Issue (i): Whether interest on non-performing assets in the hands of a co-operative bank could be brought to tax on accrual basis.
Analysis: The assessee-bank had not recognised interest on NPAs as income in its accounts. The applicable banking classification followed RBI prudential norms, and section 45Q of the Reserve Bank of India Act, 1934 was treated as having overriding effect in the matter of income recognition. The Tribunal relied on the principle that where interest on doubtful or sticky advances has not ally accrued in the commercial sense, such notional accrual cannot be thrust on the assessee merely because section 43D of the Income-tax Act, 1961 does not apply to co-operative banks.
Conclusion: The addition on account of interest on NPAs was deleted, in favour of the assessee.
Issue (ii): Whether disallowance of provision for bad and doubtful debts required fresh consideration under section 36(1)(viia).
Analysis: The claim turned on correct working of average aggregate rural advances of the assessee's rural branches. The lower authority had indicated that the deduction could be reworked if the figures were correctly furnished. As the assessee sought an opportunity to furnish the necessary working and the issue depended on verification of particulars, the matter was fit to be examined afresh by the Assessing Officer.
Conclusion: The disallowance was set aside and the issue was remitted for fresh adjudication, in favour of the assessee for statistical purposes.
Issue (iii): Whether ex-gratia payment to employees not covered by the Payment of Bonus Act was allowable as business expenditure.
Analysis: The payment was made to employees who were not entitled to bonus under the statutory bonus regime and were not persons entitled to share in profits or dividends. On that factual footing, the expenditure was held to be for the purposes of business and not hit by the bar invoked under section 36(1)(ii) or the residual disallowance rationale applied by the revenue authorities.
Conclusion: The disallowance of ex-gratia payment was deleted, in favour of the assessee.
Issue (iv): Whether disallowance of gratuity-related payment to LIC required reconsideration.
Analysis: The assessment order and appellate order contained no clear factual or legal finding on the payment, and the record did not disclose adequate particulars for a conclusive decision. Since the issue had not been properly examined, the Tribunal considered it appropriate to send the matter back for fresh consideration in accordance with law.

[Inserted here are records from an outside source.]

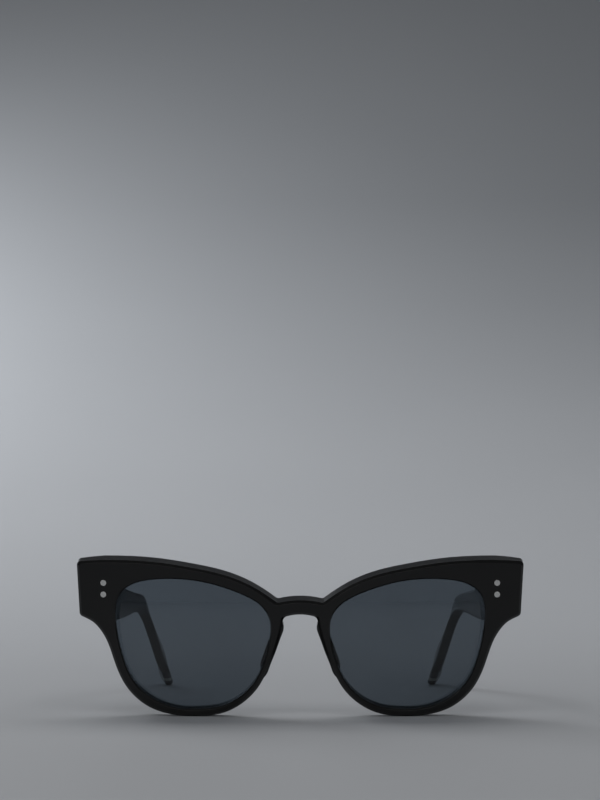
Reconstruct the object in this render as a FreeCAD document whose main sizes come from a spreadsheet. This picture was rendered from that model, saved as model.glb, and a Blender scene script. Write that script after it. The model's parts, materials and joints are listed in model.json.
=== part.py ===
"""Cat eye sunglasses: acetate front and temples, riveted five-knuckle hinges, glued nose pads.

Everything is drawn in the front's own frame: X to the right of someone facing the
sunglasses, Y from the front's face towards the wearer's ears, Z up along the front.
The last step leans the whole model forward until both rims and both temple tips
stand on Z = 0.  Lengths are millimetres and angles are degrees.
"""

import FreeCAD, Part
import math
import os
import Sketcher
from FreeCAD import Placement, Rotation, Vector

os.makedirs("parts", exist_ok=True)
doc = FreeCAD.newDocument("cat_eye_sunglasses")

# Each row is an alias, its value and what it sets.
DRIVING_SIZES = (
    ("lens_width", 50.4, "lens opening, nose to temple"),
    ("lens_height", 42.4, "lens opening, bottom to top"),
    ("bridge_gap", 19.4, "distance between the two lens openings"),
    ("rim_width", 2.4, "rim below the lens"),
    ("brow_width", 4.4, "rim above the middle of the lens"),
    ("bridge_lift", 10.0, "bridge's lower edge above the lens centre"),
    ("bridge_height", 5.35, "bridge, lower edge to upper edge"),
    ("bridge_rim", 4.25, "rim between the lens opening and the keyhole"),
    ("endpiece_reach", 12.8, "lens opening to the outer corner"),
    ("endpiece_height", 18.0, "outer side of the endpiece"),
    ("endpiece_lift", 8.5, "endpiece's lower corner above the lens centre"),
    ("endpiece_thickness", 5.0, "front's thickness at its outer side"),
    ("front_thickness", 7.6, "front sheet"),
    ("curve_radius", 280.0, "front face, seen from above"),
    ("brow_slant", 5.5, "slope of the top surface, rising to the back, in degrees"),
    ("edge_bevel", 0.8, "bevel round the front's outer edge"),
    ("back_bevel", 0.5, "bevel round the front's back edge"),
    ("opening_bevel", 0.45, "bevel round each lens opening"),
    ("lens_radius", 132.0, "outside of the lens, a base 4 sphere"),
    ("lens_thickness", 2.0, "lens"),
    ("lens_recess", 0.8, "front face to the lens, at the lens centre"),
    ("groove_depth", 0.8, "lens edge inside the rim"),
    ("lens_clearance", 0.03, "round the lens in its groove"),
    ("pad_length", 18.5, "nose pad, end to end"),
    ("pad_depth", 6.2, "nose pad behind the front's back face"),
    ("pad_thickness", 3.2, "nose pad at its middle"),
    ("pad_stand", 1.3, "nose pad proud of the rim, towards the nose"),
    ("temple_length", 138.0, "butt to tip, along the temple"),
    ("temple_thickness", 4.2, "temple at the hinge"),
    ("tip_thickness", 3.3, "temple at its tip"),
    ("temple_height", 16.0, "temple at the hinge"),
    ("tip_height", 6.3, "temple behind the ear"),
    ("drop_length", 35.0, "straight part behind the bend"),
    ("bend_angle", 42.0, "drop below the temple's line, in degrees"),
    ("bend_radius", 12.2, "middle of the bend"),
    ("pantoscopic_angle", 11.4, "temple's line below the front's normal, in degrees"),
    ("inward_bow", 12.9, "temple at the bend, inboard of the hinge"),
    ("drop_lean", 12.7, "inward lean of the drop, in degrees"),
    ("drop_twist", 11.2, "faces of the drop turned down towards the head, in degrees"),
    ("temple_inset", 0.7, "temple's outer face inboard of the front's outer side"),
    ("temple_rounding", 1.1, "temple's long edges"),
    ("butt_gap", 0.12, "front to temple, open"),
    ("smoke_band", 3.0, "first layer of the temple tip"),
    ("pale_band", 1.4, "second layer of the temple tip"),
    ("tip_cap", 3.8, "last layer of the temple tip"),
    ("core_height", 1.8, "temple core wire, upright"),
    ("core_thickness", 1.2, "temple core wire, across"),
    ("barrel_radius", 1.1, "hinge knuckles"),
    ("barrel_clearance", 0.15, "temple knuckles to the front leaf"),
    ("temple_clearance", 0.25, "front knuckles to the temple"),
    ("knuckle_height", 1.1, "one of the five knuckles"),
    ("knuckle_play", 0.03, "between two knuckles"),
    ("leaf_thickness", 0.8, "hinge leaves"),
    ("leaf_height", 6.6, "hinge leaves, upright"),
    ("front_leaf_width", 5.2, "front leaf, along the front"),
    ("temple_leaf_length", 11.0, "temple leaf, along the temple"),
    ("screw_radius", 0.7, "hinge screw shank"),
    ("screw_play", 0.05, "round the screw in the knuckles"),
    ("screw_head_radius", 1.1, "hinge screw head"),
    ("screw_head_height", 0.55, "hinge screw head"),
    ("slot_width", 0.3, "screwdriver slot"),
    ("slot_depth", 0.25, "screwdriver slot"),
    ("rivet_spacing", 3.8, "upper rivet to lower rivet"),
    ("rivet_inset", 8.8, "front rivets inboard of the front's outer side"),
    ("temple_rivet_setback", 6.5, "temple rivets behind the butt"),
    ("rivet_radius", 0.65, "rivet shank"),
    ("rivet_head_radius", 0.95, "rivet head"),
    ("rivet_head_height", 0.7, "rivet head, sunk in the acetate"),
    ("rivet_proud", 0.06, "rivet head proud of the acetate"),
    ("rivet_peen", 0.3, "rivet tail peened over its leaf"),
    ("rivet_peen_radius", 0.8, "rivet tail peened over its leaf"),
    ("leaf_setback", 0.6, "temple leaf behind the butt"),
)

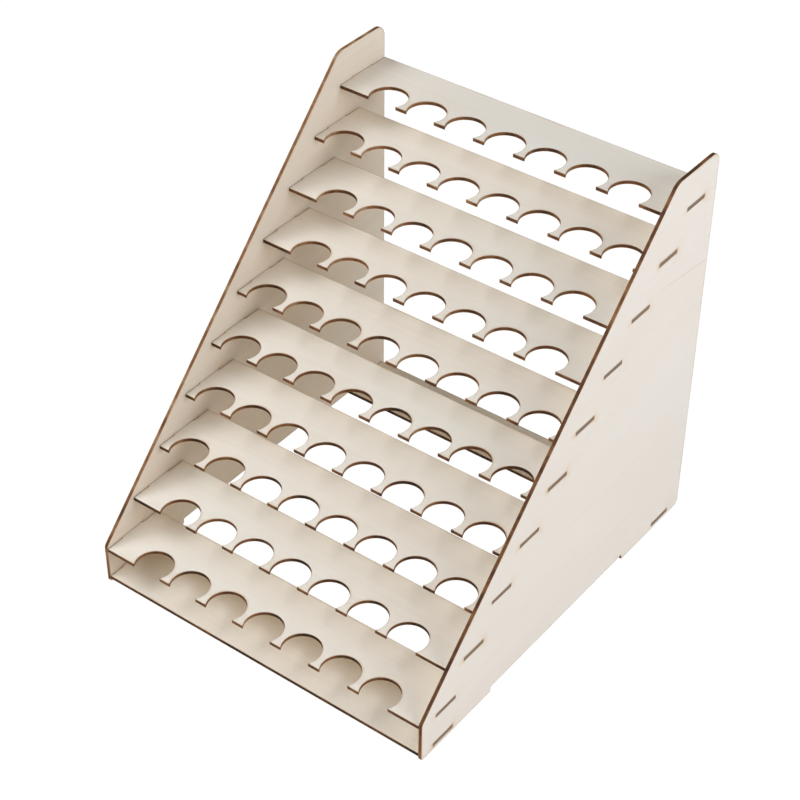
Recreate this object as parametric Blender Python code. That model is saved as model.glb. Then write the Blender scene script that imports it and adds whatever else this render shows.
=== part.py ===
"""Ten-tier paint rack: notched plywood shelves held by slotted side panels.

Every plate is 3 mm plywood. The ten shelves and two base plates end in one tab at
each side, and the tabs stand in slots through the side panels. World axes: X runs
along the shelves, -Y is the front, Z is up. The origin is the middle of the
footprint, on the surface that the rack stands on.
"""
import math

import bmesh
import bpy
from mathutils import Vector

# Driving dimensions, in metres.
PLY = 0.003                      # thickness of every plate
GAP = 0.0003                     # clearance between a tab and its slot, and at shoulders
INNER_WIDTH = 0.309              # between the inner faces of the side panels

NOTCHES_PER_TIER = (7, 7, 8, 8, 8, 8, 7, 7, 8, 7)    # lowest tier first
NOTCH_PITCH = 0.0375
NOTCH_RADIUS = 0.016
NOTCH_SETBACK = 0.009            # from the front edge back to the notch centre
NOTCH_SEGMENTS = 32              # of the full circle

SHELF_DEPTH = 0.0585
TIER_RUN = 0.0336                # each tier stands this much further back
TIER_RISE = 0.0314               # and this much higher than the one below
FIRST_TIER_TOP = 0.0354
TAB_LENGTH = 0.024               # along the depth, centred on the plate

BASE_DEPTH = 0.053
BASE_TOP = 0.0062
REAR_BASE_INSET = 0.003          # of the rear base plate from the panels' rear edges

PANEL_HEIGHT = 0.348
FRONT_EDGE_HEIGHT = 0.0375       # upright front edge, below the slope
SLOPE = math.radians(45.8)       # of the front edge above it
FOOT_LENGTH = 0.088
FOOT_HEIGHT = 0.005              # of the recess between the feet

# Corner radii of the side panel.
FRONT_FOOT_RADIUS = 0.002
FRONT_CORNER_RADIUS = 0.006
TOP_FRONT_RADIUS = 0.014
TOP_REAR_RADIUS = 0.010
REAR_FOOT_RADIUS = 0.005
RECESS_RADIUS = 0.0015
SEGMENT_ANGLE = math.radians(15)  # most that one segment of a corner turns

CUT_MARGIN = 0.002               # how far a cutter stands out of what it cuts

TIERS = len(NOTCHES_PER_TIER)
DEPTH = (TIERS - 1) * TIER_RUN + SHELF_DEPTH
FRONT = -DEPTH / 2
REAR_BASE_FRONT = -FRONT - REAR_BASE_INSET - BASE_DEPTH

PALE_FACE = (0.80, 0.72, 0.61, 1.0)
SHADED_FACE = (0.70, 0.61, 0.50, 1.0)
BASE_FACE = (0.62, 0.53, 0.43, 1.0)


def clear_scene():
    for obj in list(bpy.data.objects):
        bpy.data.objects.remove(obj, do_unlink=True)


def plywood(name, colour):
    """Unfinished plywood: pale, matt, not metallic."""
    material = bpy.data.materials.new(name)
    material.use_nodes = True
    shader = material.node_tree.nodes["Principled BSDF"]
    shader.inputs["Base Color"].default_value = colour
    shader.inputs["Roughness"].default_value = 0.68
    shader.inputs["Metallic"].default_value = 0.0
    material.diffuse_color = colour
    return material


def fillet(before, corner, after, radius):
    """Points of the arc that rounds one corner of an outline."""
    to_before = (before - corner).normalized()
    to_after = (after - corner).normalized()
    half = to_before.angle(to_after) / 2
    centre = corner + (to_before + to_after).normalized() * radius / math.sin(half)
    start = corner + to_before * radius / math.tan(half) - centre
    turn = start.angle_signed(corner + to_after * radius / math.tan(half) - centre)
    steps = max(2, math.ceil(abs(turn) / SEGMENT_ANGLE))
    arc = []
    for step in range(steps + 1):
        angle = -turn * step / steps
        cosine, sine = math.cos(angle), math.sin(angle)
        arc.append(centre + Vector((start.x * cosine - start.y * sine,
                                    start.x * sine + start.y * cosine)))
    return arc


def rounded_outline(corners):
    """Outline through (x, y, radius) corners, each rounded by its radius."""
    points = [Vector((x, y)) for x, y, _ in corners]
    outline = []
    for index, (_, _, radius) in enumerate(corners):
        before, after = points[index - 1], points[(index + 1) % len(points)]
        if radius:
            outline += fillet(before, points[index], after, radius)
        else:
            outline.append(points[index])
    return outline


def add_prism(bm, outline, bottom, thickness):
    """Extrudes an outline in the XY plane upwards into a closed prism."""
    face = bm.faces.new([bm.verts.new((p.x, p.y, bottom)) for p in outline])
    extruded = bmesh.ops.extrude_face_region(bm, geom=[face])["geom"]
    moved = [item for item in extruded if isinstance(item, bmesh.types.BMVert)]
    bmesh.ops.translate(bm, verts=moved, vec=(0, 0, thickness))


def add_block(bm, low, high):
    """Adds a rectangular block between two opposite corners."""
    outline = [Vector((low[0], low[1])), Vector((high[0], low[1])),
               Vector((high[0], high[1])), Vector((low[0], high[1]))]
    add_prism(bm, outline, low[2], high[2] - low[2])


def new_object(name, bm):
    bmesh.ops.recalc_face_normals(bm, faces=bm.faces)
    mesh = bpy.data.meshes.new(name)
    bm.to_mesh(mesh)
    bm.free()
    obj = bpy.data.objects.new(name, mesh)
    bpy.context.scene.collection.objects.link(obj)
    return obj


def cut_away(obj, name, bm):
    """Subtracts the solids in bm from obj."""
    cutter = new_object(name, bm)
    cutter.parent = obj
    cutter.hide_render = True
    cutter.display_type = "WIRE"
    boolean = obj.modifiers.new(name, "BOOLEAN")
    boolean.operation = "DIFFERENCE"
    boolean.solver = "EXACT"
    boolean.object = cutter


def plate_outline(depth):
    """A plate with its front edge on y = 0 and a tab at the middle of each side."""
    body = INNER_WIDTH / 2 - GAP
    reach = INNER_WIDTH / 2 + PLY
    near, far = (depth - TAB_LENGTH) / 2, (depth + TAB_LENGTH) / 2
    right = [(body, 0.0), (body, near), (reach, near), (reach, far), (body, far), (body, depth)]
    left = [(-x, y) for x, y in reversed(right)]
    return [Vector(point) for point in right + left]


def plate(name, depth, front, top, colour, rack):
    """A horizontal plate whose origin is the middle of its upper front edge."""
    bm = bmesh.new()
    add_prism(bm, plate_outline(depth), -PLY, PLY)
    obj = new_object(name, bm)
    obj.data.materials.append(plywood(name + "_ply", colour))
    obj.location = (0, front, top)
    obj.parent = rack
    return obj


def notched_shelf(tier, notches, rack):
    """Shelf of one tier; the notches are circles cut into its front edge."""
    name = "shelf_%02d" % (tier + 1)
    shelf = plate(name, SHELF_DEPTH, FRONT + tier * TIER_RUN,
                  FIRST_TIER_TOP + tier * TIER_RISE, PALE_FACE, rack)
    bm = bmesh.new()
    for index in range(notches):
        drill = bmesh.ops.create_cone(bm, cap_ends=True, segments=NOTCH_SEGMENTS,
                                      radius1=NOTCH_RADIUS, radius2=NOTCH_RADIUS,
                                      depth=PLY + 2 * CUT_MARGIN)
        across = (index - (notches - 1) / 2) * NOTCH_PITCH
        bmesh.ops.translate(bm, verts=drill["verts"], vec=(across, NOTCH_SETBACK, -PLY / 2))
    cut_away(shelf, name + "_notches", bm)
    return shelf


def panel_outline():
    """Side panel in profile: x from its front edge to its rear, y from the floor up."""
    slope_end = (PANEL_HEIGHT - FRONT_EDGE_HEIGHT) / math.tan(SLOPE)
    return rounded_outline([
        (0.0, 0.0, FRONT_FOOT_RADIUS),
        (FOOT_LENGTH, 0.0, RECESS_RADIUS),
        (FOOT_LENGTH, FOOT_HEIGHT, RECESS_RADIUS),
        (DEPTH - FOOT_LENGTH, FOOT_HEIGHT, RECESS_RADIUS),
        (DEPTH - FOOT_LENGTH, 0.0, RECESS_RADIUS),
        (DEPTH, 0.0, REAR_FOOT_RADIUS),
        (DEPTH, PANEL_HEIGHT, TOP_REAR_RADIUS),
        (slope_end, PANEL_HEIGHT, TOP_FRONT_RADIUS),
        (0.0, FRONT_EDGE_HEIGHT, FRONT_CORNER_RADIUS),
    ])


def add_slot(bm, plate_front, plate_depth, plate_top):
    """Cutter for the slot that takes the tab of one plate, in the panel's profile."""
    middle = plate_front + plate_depth / 2
    half = TAB_LENGTH / 2 + GAP
    add_block(bm, (middle - half, plate_top - PLY - GAP, -CUT_MARGIN),
              (middle + half, plate_top + GAP, PLY + CUT_MARGIN))


def side_panel(name, inner_face, colour, rack):
    """Upright side panel. inner_face is the x of its lower-x face."""
    bm = bmesh.new()
    add_prism(bm, panel_outline(), 0.0, PLY)
    panel = new_object(name, bm)
    panel.data.materials.append(plywood(name + "_ply", colour))
    bm = bmesh.new()
    for tier in range(TIERS):
        add_slot(bm, tier * TIER_RUN, SHELF_DEPTH, FIRST_TIER_TOP + tier * TIER_RISE)
    add_slot(bm, 0.0, BASE_DEPTH, BASE_TOP)
    add_slot(bm, REAR_BASE_FRONT - FRONT, BASE_DEPTH, BASE_TOP)
    cut_away(panel, name + "_slots", bm)
    panel.location = (inner_face, FRONT, 0)
    panel.rotation_euler = (math.pi / 2, 0, math.pi / 2)
    panel.parent = rack
    return panel


def build_rack():
    clear_scene()
    rack = bpy.data.objects.new("rack", None)
    bpy.context.scene.collection.objects.link(rack)
    side_panel("left_side_panel", -INNER_WIDTH / 2 - PLY, SHADED_FACE, rack)
    side_panel("right_side_panel", INNER_WIDTH / 2, PALE_FACE, rack)
    for tier, notches in enumerate(NOTCHES_PER_TIER):
        notched_shelf(tier, notches, rack)
    plate("front_base_plate", BASE_DEPTH, FRONT, BASE_TOP, BASE_FACE, rack)
    plate("rear_base_plate", BASE_DEPTH, REAR_BASE_FRONT, BASE_TOP, BASE_FACE, rack)


build_rack()
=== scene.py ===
import math

import bpy
from mathutils import Matrix, Vector, kdtree
from mathutils.geometry import delaunay_2d_cdt


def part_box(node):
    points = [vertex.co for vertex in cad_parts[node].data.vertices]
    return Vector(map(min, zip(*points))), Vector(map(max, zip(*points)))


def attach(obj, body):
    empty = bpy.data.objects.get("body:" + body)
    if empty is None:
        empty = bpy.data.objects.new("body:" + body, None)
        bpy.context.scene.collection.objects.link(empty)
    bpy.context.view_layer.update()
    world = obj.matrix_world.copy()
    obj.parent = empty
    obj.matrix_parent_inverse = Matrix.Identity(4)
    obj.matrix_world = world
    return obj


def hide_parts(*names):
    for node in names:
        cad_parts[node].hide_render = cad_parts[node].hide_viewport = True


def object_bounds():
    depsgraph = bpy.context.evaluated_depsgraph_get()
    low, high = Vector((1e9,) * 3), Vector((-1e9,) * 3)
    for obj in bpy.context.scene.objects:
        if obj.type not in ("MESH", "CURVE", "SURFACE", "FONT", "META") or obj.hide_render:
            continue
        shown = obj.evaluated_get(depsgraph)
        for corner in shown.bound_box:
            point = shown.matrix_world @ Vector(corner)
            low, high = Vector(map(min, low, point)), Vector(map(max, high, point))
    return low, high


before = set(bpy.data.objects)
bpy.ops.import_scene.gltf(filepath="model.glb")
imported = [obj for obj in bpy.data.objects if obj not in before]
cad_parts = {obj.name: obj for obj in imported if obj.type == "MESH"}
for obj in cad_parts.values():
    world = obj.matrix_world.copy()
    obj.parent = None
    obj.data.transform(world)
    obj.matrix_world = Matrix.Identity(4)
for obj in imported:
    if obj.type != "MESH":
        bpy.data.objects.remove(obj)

CAD_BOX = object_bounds()

# ---------------------------------------------------------------- dimensions
# Outlines are drawn in millimetres; the meshes are written in metres.
MM = 0.001
PLY = 3.0
TAB_LENGTH = 24.0
JOINT_GAP = 0.12          # air left round a tab
SHOULDER_GAP = 0.3        # air left at the end of a plate
TAB_SHY = 0.1             # how far a tab end stays behind the panel's face
NOTCH_PITCH = 37.5
NOTCH_RADIUS = 16.0
NOTCH_SETBACK = 9.0
NOTCHES = (7, 7, 8, 8, 8, 8, 7, 7, 8, 7)
NOTCH_STEPS = 62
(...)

Conclusion: The issue was remitted to the Assessing Officer for fresh decision, in favour of the assessee for statistical purposes.
Final Conclusion: The common result was that the assessee succeeded on the principal issue of NPA interest, obtained deletion of the ex-gratia disallowance, and secured remand of the remaining deduction issues for fresh consideration.
Ratio Decidendi: For a co-operative bank, interest on NPAs is not taxable on a mere accrual basis where the bank has, in accordance with RBI prudential norms and section 45Q of the Reserve Bank of India Act, 1934, not recognised such interest as income.